Mine was an older car, and had somewhere around 120,000 miles at the time. It was an actual timing chain, IIRC. (Just for laughs – it was a ’71 Corona, 4-speed.)
Has anybody been able to determine whether the SA is happening in the electric motor, the gas engine, or both?
I bet no sudden acceleration events were experienced in that vehicle.
No. but it did run pretty reliably. (Actually, it could, and did, do freeways, but it was slow in accelerating in its last years.)
I have the feeling that Lentz is either totally clueless about what the engineers are actually finding (possibly intentionally on the part of his superiors), or he had instructions to not say anything more than he had to. Those answers were the answers of someone who is trying very very hard to avoid giving Congress anything to work with.
Toyota’s willingness to overlook defects that killed people in order to maximize profits is not unusual corporate behavior. It’s typical and that’s a major reason why free markets produce products that kill people.

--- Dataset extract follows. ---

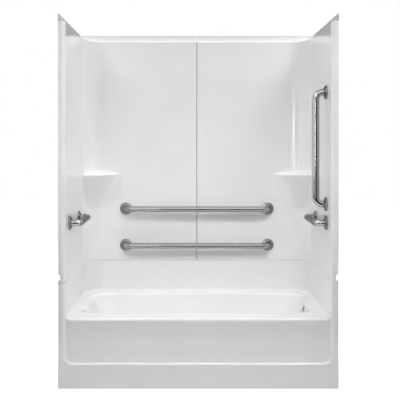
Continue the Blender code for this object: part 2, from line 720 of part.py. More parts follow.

Can we finally put that foul Milton Friedman canard to rest?
Friedman was a foul and greedy narcissistic idiot.
I bought my first Toyota Corolla (used) after VW stopped making the “squareback.” I forget if I had more than one Corolla wagon, but eventually replaced the Corolla(s) with a used Camry, which was a very nice upgrade. But in 2004, I switched to a Ford Focus wagon– which is probably about the time Toyota was starting to cut corners on its quality control (unbeknownst to me.) Now, I’m glad that I switched.
Bob in AZ
Did Toyota ‘Go Galt’?
There are are few other that are due a debunking.
This makes me quite sad. I had a Toyota Corolla-Tercel (made for six months as an in-between the Corolla and Tercel hence the name.)
I got over 250,000 miles on it before someone hit me and totaled the car.
My parents owned a Camry for 25 years. It is now my son’s car.
My parents bought a new Camry 9 months ago and are in a state of total frustration because of all of this. My son is giving the old Camry, that he bought from them, back to them because he wants them alive and driving a safe vehicle.